Hope the debate in January is a well-publicized success, with raven-feathers flying in all directions, but as for where Poe belongs, Jam parce sepulto, indeed. And let’s give the last word to the poet himself:
But evil things, in robes of sorrow,
Assailed the monarch’s high estate.
(Ah, let us mourn! — for never morrow
Shall dawn upon him desolate!)
And round about his home the glory
That blushed and bloomed,
Is but a dim-remembered story
Of the old time entombed.
(from “The Haunted Palace” )
LEO ARGUES: the Palin-banned-books story is a myth. Check here and here. Key quote:
The stories are all suggestive, but facts are hard to come by. Did Palin actually ban books at the Wasilla Public Library?

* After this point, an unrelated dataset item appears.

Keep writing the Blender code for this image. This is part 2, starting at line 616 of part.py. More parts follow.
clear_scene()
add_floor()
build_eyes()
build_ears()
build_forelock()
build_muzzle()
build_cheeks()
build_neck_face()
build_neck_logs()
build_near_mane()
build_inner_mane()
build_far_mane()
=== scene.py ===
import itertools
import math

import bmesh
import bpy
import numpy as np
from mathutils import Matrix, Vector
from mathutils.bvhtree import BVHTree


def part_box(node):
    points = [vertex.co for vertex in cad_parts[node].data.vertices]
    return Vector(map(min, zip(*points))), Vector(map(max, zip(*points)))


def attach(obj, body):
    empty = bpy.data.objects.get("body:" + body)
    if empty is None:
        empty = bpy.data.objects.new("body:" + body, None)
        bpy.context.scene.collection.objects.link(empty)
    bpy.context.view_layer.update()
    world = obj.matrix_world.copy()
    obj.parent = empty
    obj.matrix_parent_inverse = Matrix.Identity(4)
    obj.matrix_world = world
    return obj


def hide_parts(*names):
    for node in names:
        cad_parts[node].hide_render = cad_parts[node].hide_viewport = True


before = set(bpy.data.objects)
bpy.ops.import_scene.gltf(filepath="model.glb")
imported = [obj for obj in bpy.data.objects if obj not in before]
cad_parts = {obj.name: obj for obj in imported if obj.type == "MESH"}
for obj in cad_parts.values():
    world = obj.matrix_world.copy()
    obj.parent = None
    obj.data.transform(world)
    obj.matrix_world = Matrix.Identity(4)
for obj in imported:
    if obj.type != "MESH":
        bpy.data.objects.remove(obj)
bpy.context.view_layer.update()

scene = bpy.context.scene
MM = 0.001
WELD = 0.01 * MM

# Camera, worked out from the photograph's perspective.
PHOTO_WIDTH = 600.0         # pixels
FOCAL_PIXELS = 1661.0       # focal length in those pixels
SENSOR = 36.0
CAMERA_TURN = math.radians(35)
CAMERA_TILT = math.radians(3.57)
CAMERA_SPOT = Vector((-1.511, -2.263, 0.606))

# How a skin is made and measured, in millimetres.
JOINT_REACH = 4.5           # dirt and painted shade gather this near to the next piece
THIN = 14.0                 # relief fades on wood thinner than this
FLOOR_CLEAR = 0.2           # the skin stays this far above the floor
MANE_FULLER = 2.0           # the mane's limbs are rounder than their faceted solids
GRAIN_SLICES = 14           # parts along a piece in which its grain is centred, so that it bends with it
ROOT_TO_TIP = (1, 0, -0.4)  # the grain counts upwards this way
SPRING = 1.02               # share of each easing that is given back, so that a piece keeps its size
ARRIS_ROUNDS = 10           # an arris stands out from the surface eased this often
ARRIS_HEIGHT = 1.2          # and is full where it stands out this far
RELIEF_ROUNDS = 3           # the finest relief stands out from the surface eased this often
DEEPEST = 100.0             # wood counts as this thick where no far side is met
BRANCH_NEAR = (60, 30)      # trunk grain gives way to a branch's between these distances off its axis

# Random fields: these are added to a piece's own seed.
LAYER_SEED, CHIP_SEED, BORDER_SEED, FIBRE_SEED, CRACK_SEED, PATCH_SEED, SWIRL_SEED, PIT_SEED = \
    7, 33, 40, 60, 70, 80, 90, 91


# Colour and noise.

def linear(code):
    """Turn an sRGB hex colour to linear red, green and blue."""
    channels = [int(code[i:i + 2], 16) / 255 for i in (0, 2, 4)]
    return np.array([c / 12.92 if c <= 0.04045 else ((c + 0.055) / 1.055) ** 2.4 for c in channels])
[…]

…Were any books censored banned? June Pinell-Stephens, chairwoman of the Alaska Library Association’s Intellectual Freedom Committee since 1984, checked her files Wednesday and came up empty-handed.
Pinell-Stephens also had no record of any phone conversations with Emmons about the issue back then. Emmons was president of the Alaska Library Association at the time.

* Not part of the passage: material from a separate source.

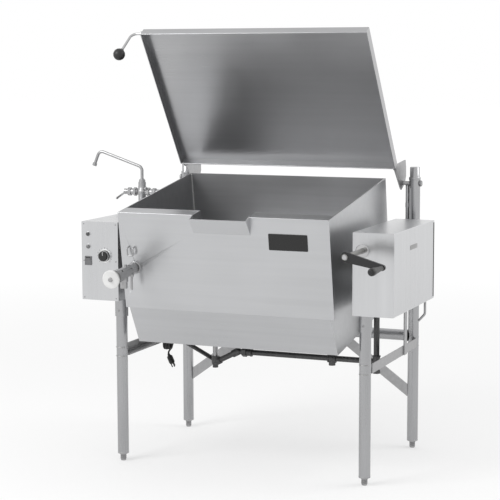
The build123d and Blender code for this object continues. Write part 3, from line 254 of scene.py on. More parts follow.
def plain_metal(name, color, roughness, grain=60.0, contrast=0.12, depth=0.00004):
    """Metal with a fine cast or machined texture."""
    finish = Finish(name, color, 1.0, roughness)
    cloud = finish.noise(grain, detail=4.0)
    wide = finish.noise(grain * METAL_WIDE)
    joined = finish.remap(finish.math("MULTIPLY", cloud, wide), 0, 1, *METAL_RANGE)
    finish.vary_color(joined, 1 - contrast, 1 + contrast)
    finish.vary_roughness(wide, 0.07, 0.10)
    finish.bump(cloud, depth)
    return finish.material


def coated(name, color, roughness, grain=220.0, depth=0.00005, wear=None, gloss=0.5):
    """Paint, plastic or rubber with a fine skin, worn light on its edges where that shows."""
    finish = Finish(name, color, 0.0, roughness, Specular_IOR_Level=gloss)
    skin_noise = finish.noise(grain)
    finish.vary_color(finish.remap(finish.noise(COAT_WIDE), 0, 1), 1 - COAT_CONTRAST, 1 + COAT_CONTRAST)
    finish.vary_roughness(skin_noise, 0.06, 0.08)
    if wear:
        rim = finish.remap(finish.edges(), 0, WEAR_SHARE, *WEAR_EDGE)
        finish.mix_color(finish.math("MULTIPLY", rim, finish.remap(skin_noise, 0, 1, *WEAR_SKIN)), wear)
    finish.bump(skin_noise, depth)
    return finish.material


def make_finishes():
    """Every finish by its name."""
    return {
        "stainless": brushed("stainless", (0.515, 0.52, 0.53), 0.33, 0),
        # A lighter copy of the stainless for the console and gearbox: painted light.
        "stainless_upright_painted_light": brushed("stainless_upright_painted_light", (0.60, 0.605, 0.615), 0.30, 2),
        # A darker copy of the stainless for the vessel and its floor, lighter on the lip outside the front wall:
        # painted shade.
        "stainless_inside_painted_shade": brushed("stainless_inside_painted_shade", (0.42, 0.422, 0.43), 0.36, 0, contrast=0.10,
                                    lip=(0.56, 0.565, 0.575)),
        # A darker copy of the stainless for the lid's panel: painted shade.
        "stainless_lid_painted_shade": brushed("stainless_lid_painted_shade", (0.44, 0.442, 0.45), 0.32, 0),
        # A darker copy of the stainless for the legs, posts and tubes: painted reflection of darker surroundings.
        "stainless_tube": brushed("stainless_tube", (0.40, 0.402, 0.41), 0.26, 2, contrast=0.05),
        "stainless_beam": brushed("stainless_beam", (0.38, 0.382, 0.39), 0.28, 0, contrast=0.05),
        "plate_steel": plain_metal("plate_steel", (0.40, 0.40, 0.405), 0.40, grain=90.0),
        "bright_metal": plain_metal("bright_metal", (0.50, 0.50, 0.505), 0.18, grain=30.0, contrast=0.05,
                                    depth=0.00001),
        "satin_metal": plain_metal("satin_metal", (0.40, 0.40, 0.405), 0.32, grain=40.0, contrast=0.06,
                                   depth=0.00001),
        "polished": plain_metal("polished", (0.80, 0.80, 0.80), 0.12, grain=30.0, contrast=0.04,
                                depth=0.00001),
        "gear_steel": plain_metal("gear_steel", (0.36, 0.355, 0.34), 0.34),
        "bronze": plain_metal("bronze", (0.50, 0.34, 0.15), 0.36),
        "cast_iron": plain_metal("cast_iron", (0.10, 0.10, 0.10), 0.62, grain=260.0, depth=0.0002),
        "gas_pipe": plain_metal("gas_pipe", (0.10, 0.10, 0.101), 0.46, grain=200.0, contrast=0.35,
                                depth=0.00012),
        "crank_paint": coated("crank_paint", (0.013, 0.013, 0.014), 0.36, wear=(0.08, 0.08, 0.08)),
        "black_plastic": coated("black_plastic", (0.012, 0.012, 0.012), 0.42),
        "grey_plastic": coated("grey_plastic", (0.16, 0.16, 0.165), 0.50),
        "lamp_lens": coated("lamp_lens", (0.05, 0.05, 0.052), 0.15, grain=80.0, gloss=0.8),
        "lamp_pale": coated("lamp_pale", (0.17, 0.17, 0.175), 0.2, grain=80.0, gloss=0.8),
        "black_plate": coated("black_plate", (0.006, 0.006, 0.006), 0.28, grain=500.0, depth=0.00001),
        "wheel_paint": coated("wheel_paint", (0.75, 0.75, 0.745), 0.38, wear=(0.5, 0.5, 0.5)),
        "cord_rubber": coated("cord_rubber", (0.010, 0.010, 0.010), 0.52, grain=400.0),
        "burner_steel": plain_metal("burner_steel", (0.20, 0.19, 0.18), 0.55, grain=150.0, contrast=0.3),
        "weld": plain_metal("weld", (0.40, 0.40, 0.395), 0.45, grain=300.0, depth=0.0001),
        # A lighter weld for the vessel's rear corners: a painted highlight.
        "weld_painted_highlight": plain_metal("weld_painted_highlight", (0.72, 0.72, 0.71), 0.45, grain=300.0, depth=0.0001),
        "pale_mark": coated("pale_mark", (0.62, 0.62, 0.62), 0.5),
        "tie_strap": coated("tie_strap", (0.02, 0.02, 0.02), 0.45),
        "grey_plate": coated("grey_plate", (0.30, 0.30, 0.30), 0.45),
    }


NODE_FINISH = {
    "stainless": ["pan_jacket", "pan_shroud"],
    "stainless_lid_painted_shade": ["lid_panel"],
    "stainless_inside_painted_shade": ["pan_vessel", "cooking_plate"],
    "stainless_upright_painted_light": ["console_shell", "console_front_panel", "gearbox_shell", "gearbox_rear_cover"],
    "stainless_tube": ["front_left_leg", "front_right_leg", "rear_left_post", "rear_right_post", "post_caps",
                       "leg_sockets", "lid_spring_tubes"],
    "stainless_beam": ["rear_crossbeam"],
    "plate_steel": ["side_rails", "rail_struts", "knee_braces", "leveling_feet", "hinge_brackets",
                    "hinge_pins", "lid_ears", "bracket_bolts", "gas_test_tap", "housing_vent_tube"],
    "polished": ["thermostat_bezel"],
    "satin_metal": ["draw_off_pipe", "valve_body", "faucet_body", "faucet_spout", "faucet_left_lever",
                    "faucet_right_lever", "strainer_hook"],
    "bright_metal": ["lid_handle"],
    "gear_steel": ["worm_shaft", "trunnions", "thermostat_body"],
    "bronze": ["worm_wheel", "valve_plunger"],
    "cast_iron": ["trunnion_bearings", "worm_bearings"],
    "gas_pipe": ["gas_line"],
    "crank_paint": ["crank_arm"],
    "black_plastic": ["crank_grip", "lid_knob", "thermostat_knob", "contactor", "cord_gland"],
    "grey_plastic": ["switch_body", "switch_rocker", "ignition_module"],
    "lamp_lens": ["pilot_lights"],
    "black_plate": ["name_plate"],
    "wheel_paint": ["valve_handwheel"],
    "cord_rubber": ["power_cord", "cord_hank", "power_plug"],
    "burner_steel": ["burner_tubes"],
}
SHARP_ANGLE = math.radians(32)
PLATE_BEVEL = 0.0009
MERGE_REACH = 0.00001
BEVEL_NODES = {"hinge_brackets", "knee_braces", "rail_struts", "side_rails", "name_plate", "crank_arm",
               "contactor", "ignition_module", "leveling_feet"}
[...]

There is no evidence that Sarah Palin ever banned, or even attempted to ban, a single book. Time magazine recently printed a vigorous anti-Palin piece that quotes the disgruntled Republican she defeated for Mayor back in 1996, John Stein, now claiming that Palin once called the library soon after winning the Mayorship and asked “how she could go about banning books,” and that “the librarian was aghast.” Of course, said librarian “couldn’t be reached for comment” by Time, and there are no records of any books being banned. That same Time article also makes the unattributed claim that “news reports from the time show that Palin had threatened to fire Baker [the librarian] for not giving ‘full support’ to the mayor.” In fact, Baker worked at her position for two more years, resigning of her own volition in 1999.
Meanwhile, an anonymous Internet poster recently provided what he claimed was the actual list Palin made of books she wanted banned. Said list has spread like wildfire across the blogosphere, being reprinted and cackled over by liberals on hundreds of websites (including now this one, alas) — but rational people of all political stripes quickly determined that the list was actually an exact copy of a well-known and frequently published generic laundry list of books banned throughout the country, one that has commonly appeared on anti-banning websites for years.

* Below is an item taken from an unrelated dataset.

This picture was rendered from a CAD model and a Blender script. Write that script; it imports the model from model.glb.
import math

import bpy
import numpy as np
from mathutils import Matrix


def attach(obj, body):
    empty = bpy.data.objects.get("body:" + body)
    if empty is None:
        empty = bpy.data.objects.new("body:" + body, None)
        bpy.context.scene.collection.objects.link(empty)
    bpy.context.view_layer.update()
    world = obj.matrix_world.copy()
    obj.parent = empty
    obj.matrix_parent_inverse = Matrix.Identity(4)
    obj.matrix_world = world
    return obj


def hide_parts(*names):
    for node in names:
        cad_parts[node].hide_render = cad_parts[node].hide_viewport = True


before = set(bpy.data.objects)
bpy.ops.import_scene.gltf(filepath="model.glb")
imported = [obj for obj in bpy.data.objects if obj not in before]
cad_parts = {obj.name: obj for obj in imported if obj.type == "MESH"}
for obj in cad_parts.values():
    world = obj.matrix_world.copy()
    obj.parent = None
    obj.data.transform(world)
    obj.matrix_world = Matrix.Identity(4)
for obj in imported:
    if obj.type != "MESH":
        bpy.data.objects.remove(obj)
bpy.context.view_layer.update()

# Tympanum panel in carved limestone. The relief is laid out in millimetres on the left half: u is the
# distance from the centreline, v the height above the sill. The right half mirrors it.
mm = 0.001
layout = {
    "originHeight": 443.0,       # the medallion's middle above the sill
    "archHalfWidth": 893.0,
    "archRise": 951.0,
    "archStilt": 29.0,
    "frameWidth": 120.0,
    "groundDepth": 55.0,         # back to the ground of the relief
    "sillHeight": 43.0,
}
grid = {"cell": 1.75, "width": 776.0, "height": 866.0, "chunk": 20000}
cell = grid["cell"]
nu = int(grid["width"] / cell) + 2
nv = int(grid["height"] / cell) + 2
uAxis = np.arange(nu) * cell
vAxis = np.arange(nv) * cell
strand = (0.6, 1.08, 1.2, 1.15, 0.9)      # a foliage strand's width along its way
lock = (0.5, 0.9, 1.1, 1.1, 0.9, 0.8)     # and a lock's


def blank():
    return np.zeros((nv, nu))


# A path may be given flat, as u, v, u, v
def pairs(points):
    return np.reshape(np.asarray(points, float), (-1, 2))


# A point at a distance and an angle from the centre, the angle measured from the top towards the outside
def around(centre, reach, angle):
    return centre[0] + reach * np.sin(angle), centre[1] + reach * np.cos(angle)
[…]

Steve, seeing you swoop down from your (comparatively privileged) male, Connecticut blueblood perch to chide a small-town Alaskan woman for attending too many colleges, without a thought to what financial, family, or feminist struggles might have prompted such transfers…words fail me. Some of us intellectually undernourished heartland rubes weren’t lucky enough to have Homer read to us as bedtime stories growing up, nor were we sent to Germany for our finishing education. People do the best they can with the hands they are dealt, and if that entails hopping from school to school as finances, career goals, or even mere whims dictate, more power to them.
You might at least consider resisting the desire to inject needless political bias into otherwise fine posts about fantasy. I for one grew disgusted and stopped reading as soon as I came across your anti-Republican, anti-conservative, anti-Christian, borderline misogynistic jibes, and I’m sure I’m not alone.
STEVE REPLIES: Borderline misogynistic? Blueblood?